• SET EXERCISE
Set down the listing below verbatim, but only from its first line through the line containing "Vector = FreeCAD.Vector".

- - -

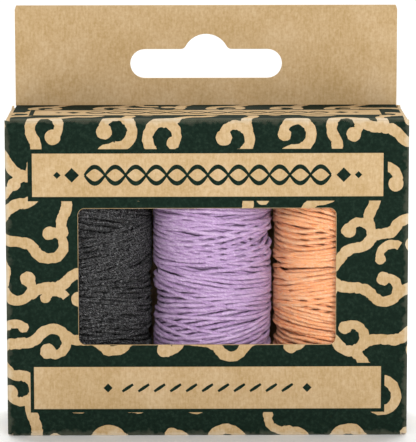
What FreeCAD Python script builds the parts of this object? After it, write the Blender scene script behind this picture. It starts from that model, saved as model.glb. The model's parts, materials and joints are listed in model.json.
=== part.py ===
"""Windowed hang-tab carton holding three spools of waxed linen thread, in millimetres.

Frame: origin at the middle of the footprint, on the surface the carton stands on. +Z is up, the window
faces -Y, the hanging header rises from the back wall and +X is to the viewer's right.

The carton is one folded sheet of paperboard. Every panel between two creases is a node of its own. A
crease that only shapes the sleeve is a bent corner shared by its two panels. A crease that opens is a
hinge: the moving panel carries a round bead on the crease axis, and its neighbour stops just short of it.
"""

import FreeCAD, Part
import math
import os

Vector = FreeCAD.Vector

# Paperboard sleeve
board = 0.46                 # thickness of the folding boxboard
width = 82.0                 # outside, left to right
depth = 27.0                 # outside of the sleeve, front to back
height = 65.5                # outside, over both closed lids
corner_radius = 0.6          # outside radius of the four upright creases

# Hinged creases
bead = 0.30                  # bead radius, and how far the axis lies inside the outer faces
crease_gap = 0.06            # air between a bead and the fixed panel beyond it
crease_relief = 0.2          # how far the room for a bead reaches past the inside of a wall

# Window in the front panel
window_width = 52.5
window_bottom = 19.0
window_top = 47.2
window_corner = 1.4

# Hanging header: the back wall carried upwards, folded over backwards and glued to itself
header_width = 80.4
header_top = 86.4
header_corner = 0.5
slot_width = 32.0
slot_bottom = 71.0
slot_height = 6.15
hook_radius = 4.9            # round notch in the middle of the slot that finds the peg
hook_top = 80.35
hook_fillet = 1.2

# Lids and their tuck lips
lid_half = 39.9
lid_reach = 25.3             # crease axis to the outer face of the tuck lip
lip_length = 7.0
lip_half = 38.6
lip_taper = 1.5              # how much further in each end of the lip's free edge lies
lip_corner = 3.0

# Dust flaps
flap_gap = 0.10              # air between a lid and the dust flaps under it
flap_length = 18.5
flap_front = 0.6             # start of the tapered front edge, behind the lid's crease axis
flap_taper = 0.5             # that edge runs back this far for each millimetre inwards
flap_back = 24.6             # back edge at the root, behind the lid's crease axis
flap_back_taper = 0.03
flap_corner = 2.5

# Glue seam flap, stuck to the inside of the left wall
seam_width = 12.0
seam_end_gap = 1.9
seam_taper = 3.0

# Spools
spool_pitch = 24.9
middle_spool_x = 1.16
middle_spool_y = -0.58
side_spool_y = 0.02
core_radius = 5.5
bore_radius = 4.6
core_length = 61.6
winding_radius = 12.3
winding_length = 55.0
shoulder_radius = 6.0

# Cutting tools
past = 1.0                   # how far a tool runs past the surface it cuts
mitre = 5.0                  # how far the walls' mitre cuts reach inside the sleeve

# Places that follow from the dimensions above
front_y = -(depth + board) / 2
back_y = front_y + depth
side_x = width / 2
axis_y = front_y + bead
middle_z = height / 2
sleeve_top = height - bead
flap_top = height - board - flap_gap


def box(low, high):
    """A solid box between two corners."""
    size = [b - a for a, b in zip(low, high)]
    return Part.makeBox(*size, Vector(*low))


def prism(points, along):
    """A solid swept from a flat polygon."""
    corners = [Vector(*p) for p in points]
    outline = Part.makePolygon(corners + corners[:1])
    return Part.Face(outline).extrude(Vector(*along))


def rounded(solid, radius, direction):
    """Rounds every straight edge that runs along the given direction."""
    picked = []
    for edge in solid.Edges:
        if not isinstance(edge.Curve, (Part.Line, Part.LineSegment)):
            continue
        run = edge.Vertexes[1].Point.sub(edge.Vertexes[0].Point)
        if run.getAngle(direction) < 1e-6 or run.getAngle(direction.negative()) < 1e-6:
            picked.append(edge)
    return solid.makeFillet(radius, picked)


def rod(start, direction, length, radius):
    return Part.makeCylinder(radius, length, Vector(*start), Vector(*direction))


def other_end(solid):
    """The same shape at the bottom of the carton."""
    return solid.mirror(Vector(0, 0, middle_z), Vector(0, 0, 1))


def other_side(solid):
    """The same shape at the right-hand end of the carton."""
    return solid.mirror(Vector(0, 0, 0), Vector(1, 0, 0))


# Sleeve

def sleeve_tube():
    """The four walls in one piece, with bent corners, before the creases are cut."""
    outer = box((-side_x, front_y, 0), (side_x, back_y, sleeve_top))
    inner = box((-side_x + board, front_y + board, -past), (side_x - board, back_y - board, height + past))
    upright = Vector(0, 0, 1)
    tube = rounded(outer, corner_radius, upright)
    tube = tube.cut(rounded(inner, corner_radius - board, upright))
    return tube.cut(crease_notches())


def crease_notches():
    """Room for the beads of the two lids and of the four dust flaps."""
    lid_drop = 2 * bead + crease_gap
    deep = board + crease_relief
    lid_notch = box((-lid_half - crease_gap, front_y - past, height - lid_drop),
                    (lid_half + crease_gap, front_y + deep, height + past))
    flap_drop = height - flap_top + lid_drop
    root_front, root_back = flap_root()
    flap_notch = box((-side_x - past, root_front - crease_gap, height - flap_drop),
                     (-side_x + deep, root_back + crease_gap, height + past))
    cuts = [lid_notch, flap_notch, other_side(flap_notch)]
    cuts += [other_end(cut) for cut in cuts]
    return cuts[0].multiFuse(cuts[1:])


def wall(side):
    """The part of the sleeve between the two mitred corners of one side."""
    x_out, x_in = side_x + past, side_x - mitre
    front_out, front_in = front_y - past, front_y + mitre
    back_out, back_in = back_y + past, back_y - mitre
    corners = {
        "front": [(-x_out, front_out), (x_out, front_out), (x_in, front_in), (-x_in, front_in)],
        "back": [(x_out, back_out), (-x_out, back_out), (-x_in, back_in), (x_in, back_in)],
        "left": [(-x_out, back_out), (-x_out, front_out), (-x_in, front_in), (-x_in, back_in)],
        "right": [(x_out, front_out), (x_out, back_out), (x_in, back_in), (x_in, front_in)],
    }[side]
    wedge = prism([(x, y, -past) for x, y in corners], (0, 0, height + 2 * past))
    return sleeve_tube().common(wedge)


def window_cut():
    opening = box((-window_width / 2, front_y - past, window_bottom),
                  (window_width / 2, front_y + board + past, window_top))
    return rounded(opening, window_corner, Vector(0, 1, 0))


def glue_seam_flap():
    """Hinged on the back wall's left edge and glued inside the left wall, both ends tapered."""
    inner_x = -side_x + board
    inner_y = back_y - board
    low, high = seam_end_gap, height - seam_end_gap
    flap = prism([(inner_x, inner_y, low),
                  (inner_x, inner_y, high),
                  (inner_x, inner_y - seam_width, high - seam_taper),
                  (inner_x, inner_y - seam_width, low + seam_taper)],
                 (board, 0, 0))
    folded = [e for e in flap.Edges if e.BoundBox.XMax < inner_x + 1e-6 and e.BoundBox.YMin > inner_y - 1e-6]
    return flap.makeFillet(corner_radius - board, folded)


# Header

def hang_slot():
    """A wide slot with a round notch in the middle of its upper edge."""
    y0, run = back_y - 2 * board, 4 * board
    end_radius = slot_height / 2
    middle = slot_bottom + end_radius
    offset = slot_width / 2 - end_radius
    slot = box((-offset, y0, slot_bottom), (offset, y0 + run, slot_bottom + slot_height))
    for x in (-offset, offset):
        slot = slot.fuse(rod((x, y0, middle), (0, 1, 0), run, end_radius))
    hook = rod((0, y0, hook_top - hook_radius), (0, 1, 0), run, hook_radius)
    hook = hook.common(box((-hook_radius, y0, middle), (hook_radius, y0 + run, hook_top)))
    return slot.fuse(hook).fuse(hook_fillets(y0, run)).removeSplitter()


def hook_fillets(y0, run):
    """The two concave blends where the notch runs into the slot's upper edge."""
    edge = slot_bottom + slot_height
    centre_z = edge + hook_fillet
    hook_z = hook_top - hook_radius
    centre_x = math.sqrt((hook_radius + hook_fillet) ** 2 - (centre_z - hook_z) ** 2)
    share = hook_radius / (hook_radius + hook_fillet)
    touch_x, touch_z = centre_x * share, hook_z + (centre_z - hook_z) * share
    corner = prism([(0, y0, edge), (centre_x, y0, edge), (centre_x, y0, centre_z), (touch_x, y0, touch_z)],
                   (0, run, 0))
    blend = corner.cut(rod((centre_x, y0, centre_z), (0, 1, 0), run, hook_fillet))
    return blend.fuse(other_side(blend))


def header_ply(inner_y):
    """One thickness of the header, from the top of the sleeve to the fold."""
    half = header_width / 2
    ply = box((-half, inner_y, sleeve_top), (half, inner_y + board, header_top))
    corners = [e for e in ply.Edges if abs(e.BoundBox.ZMin - header_top) < 1e-6
               and e.BoundBox.YLength > board / 2]
    return ply.makeFillet(header_corner, corners).cut(hang_slot())


# Closures

def lid_panel():
    """Closes one end, hinged on the front panel."""
    lip_axis = axis_y + lid_reach - bead
    end = lip_axis - bead - crease_gap
    plate = box((-lid_half, axis_y, height - board), (lid_half, end, height))
    hinge = rod((-lid_half, axis_y, height - bead), (1, 0, 0), 2 * lid_half, bead)
    return plate.fuse(hinge).removeSplitter()


def tuck_lip():
    """Hinged on the lid's back edge, slid down inside the back wall."""
    face_y = axis_y + lid_reach
    axis_z = height - bead
    plate = prism([(-lip_half, face_y, axis_z),
                   (lip_half, face_y, axis_z),
                   (lip_half - lip_taper, face_y, axis_z - lip_length),
                   (-lip_half + lip_taper, face_y, axis_z - lip_length)],
                  (0, -board, 0))
    tips = [e for e in plate.Edges if e.BoundBox.YLength > board / 2 and e.BoundBox.ZMax < axis_z - past]
    plate = plate.makeFillet(lip_corner, tips)
    hinge = rod((-lip_half, face_y - bead, axis_z), (1, 0, 0), 2 * lip_half, bead)
    return plate.fuse(hinge).removeSplitter()


def flap_root():
    """Where a dust flap's crease starts and ends along the side wall."""
    return axis_y + flap_front, axis_y + flap_back


def dust_flap():
    """The left flap: hinged on the side wall, folded in under the lid."""
    root_x = -side_x + bead
    tip_x = root_x + flap_length
    root_front, root_back = flap_root()
    outline = [(root_x, root_front, flap_top),
               (tip_x, root_front + flap_taper * flap_length, flap_top),
               (tip_x, root_back - flap_back_taper * flap_length, flap_top),
               (root_x, root_back, flap_top)]
    plate = prism(outline, (0, 0, -board))
    tips = [e for e in plate.Edges if e.BoundBox.ZLength > board / 2 and e.BoundBox.XMin > tip_x - 1e-3]
    plate = plate.makeFillet(flap_corner, tips)
    hinge = rod((root_x, root_front, flap_top - bead), (0, 1, 0), root_back - root_front, bead)
    return plate.fuse(hinge).removeSplitter()


# Spools

def core_tube(x, y):
    low = (height - core_length) / 2
    outer = rod((x, y, low), (0, 0, 1), core_length, core_radius)
    return outer.cut(rod((x, y, low - past), (0, 0, 1), core_length + 2 * past, bore_radius))


def thread_winding(x, y):
    """The outer shape of the wound thread: a barrel with rounded shoulders, hollow for the core."""
    low = (height - winding_length) / 2
    body = rod((x, y, low), (0, 0, 1), winding_length, winding_radius)
    rims = [e for e in body.Edges if isinstance(e.Curve, Part.Circle)]
    body = body.makeFillet(shoulder_radius, rims)
    return body.cut(rod((x, y, low - past), (0, 0, 1), winding_length + 2 * past, core_radius))


# Every node

def closures():
    top = {
        "top_lid_panel": lid_panel(),
        "top_tuck_lip": tuck_lip(),
        "top_dust_flap_left": dust_flap(),
        "top_dust_flap_right": other_side(dust_flap()),
    }
    bottom = {name.replace("top", "bottom"): other_end(solid) for name, solid in top.items()}
    return {**top, **bottom}


def spools():
    places = {
        "black": (middle_spool_x - spool_pitch, side_spool_y),
        "purple": (middle_spool_x, middle_spool_y),
        "orange": (middle_spool_x + spool_pitch, side_spool_y),
    }
    made = {}
    for colour, (x, y) in places.items():
        made[colour + "_core_tube"] = core_tube(x, y)
        made[colour + "_thread_winding"] = thread_winding(x, y)
    return made


def sleeve():
    return {
        "front_panel": wall("front").cut(window_cut()),
        "left_side_panel": wall("left"),
        "right_side_panel": wall("right"),
        "back_panel": wall("back"),
        "glue_seam_flap": glue_seam_flap(),
        "hang_header_front_ply": header_ply(back_y - board),
        "hang_header_rear_ply": header_ply(back_y),
    }


def main():
    os.makedirs("parts", exist_ok=True)
    nodes = {**sleeve(), **closures(), **spools()}
    for name, shape in nodes.items():
        solid = shape.Solids[0]
        solid.exportStep(f"parts/{name}.step")
        size = solid.BoundBox
        print(f"{name}: {len(shape.Solids)} solid, {solid.Volume:.1f} mm3, valid {solid.isValid()}, "
              f"{size.XLength:.2f} x {size.YLength:.2f} x {size.ZLength:.2f}")


main()
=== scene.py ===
import json
import math

import bmesh
import bpy
import numpy as np
from mathutils import Matrix, Vector, noise
from mathutils.geometry import convex_hull_2d, delaunay_2d_cdt

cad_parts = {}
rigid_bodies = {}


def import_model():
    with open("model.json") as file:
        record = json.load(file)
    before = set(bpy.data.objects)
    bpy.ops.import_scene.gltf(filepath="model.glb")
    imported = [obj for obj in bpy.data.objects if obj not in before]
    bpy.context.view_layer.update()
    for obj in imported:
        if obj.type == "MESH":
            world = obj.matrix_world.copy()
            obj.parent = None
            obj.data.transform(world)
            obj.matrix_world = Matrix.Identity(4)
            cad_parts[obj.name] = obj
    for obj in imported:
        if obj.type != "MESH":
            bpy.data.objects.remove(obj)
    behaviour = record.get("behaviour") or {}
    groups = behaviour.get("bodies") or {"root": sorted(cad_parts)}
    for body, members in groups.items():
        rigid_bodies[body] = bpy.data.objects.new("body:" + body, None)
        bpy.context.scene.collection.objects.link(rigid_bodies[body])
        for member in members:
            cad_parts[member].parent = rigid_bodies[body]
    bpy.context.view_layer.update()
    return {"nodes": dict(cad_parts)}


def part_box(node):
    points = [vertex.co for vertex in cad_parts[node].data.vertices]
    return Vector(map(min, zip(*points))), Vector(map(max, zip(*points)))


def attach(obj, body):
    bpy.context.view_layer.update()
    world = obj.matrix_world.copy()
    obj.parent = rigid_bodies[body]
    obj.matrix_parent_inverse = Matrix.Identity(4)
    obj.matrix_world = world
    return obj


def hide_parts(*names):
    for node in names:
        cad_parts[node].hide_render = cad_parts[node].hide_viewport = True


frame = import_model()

mm = 0.001
quarterTurn = math.pi / 2
print("frame loaded", len(frame["nodes"]), "nodes")


# small tools shared by every piece

def toLinear(hexColour):
    # sRGB hex to linear RGBA
    channels = [int(hexColour[i:i + 2], 16) / 255 for i in (1, 3, 5)]
    return [c / 12.92 if c <= 0.04045 else ((c + 0.055) / 1.055) ** 2.4 for c in channels] + [1.0]


def addNode(tree, kind, settings=None, **links):
    # settings: attribute, input name or input index -> value
    # links: input name, or its index written as _0 -> the output socket that feeds it
    node = tree.nodes.new(kind)
    for key, value in (settings or {}).items():
        if isinstance(key, str) and hasattr(node, key):
            setattr(node, key, value)
        else:
            node.inputs[key].default_value = value
    for key, socket in links.items():
        target = node.inputs[int(key[1:])] if key[0] == "_" else node.inputs[key]
        tree.links.new(socket, target)
    return node


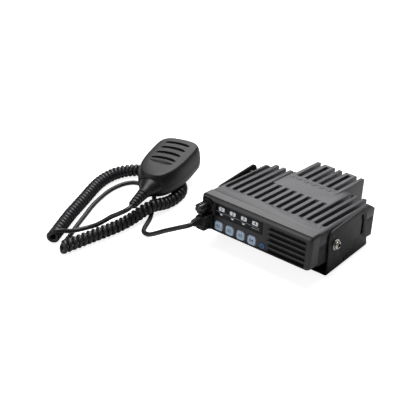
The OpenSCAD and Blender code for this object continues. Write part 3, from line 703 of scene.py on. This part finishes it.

- - -

• FINAL RESULT
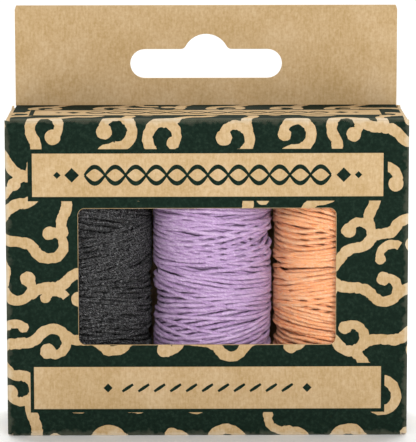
What FreeCAD Python script builds the parts of this object? After it, write the Blender scene script behind this picture. It starts from that model, saved as model.glb. The model's parts, materials and joints are listed in model.json.
=== part.py ===
"""Windowed hang-tab carton holding three spools of waxed linen thread, in millimetres.

Frame: origin at the middle of the footprint, on the surface the carton stands on. +Z is up, the window
faces -Y, the hanging header rises from the back wall and +X is to the viewer's right.

The carton is one folded sheet of paperboard. Every panel between two creases is a node of its own. A
crease that only shapes the sleeve is a bent corner shared by its two panels. A crease that opens is a
hinge: the moving panel carries a round bead on the crease axis, and its neighbour stops just short of it.
"""

import FreeCAD, Part
import math
import os

Vector = FreeCAD.Vector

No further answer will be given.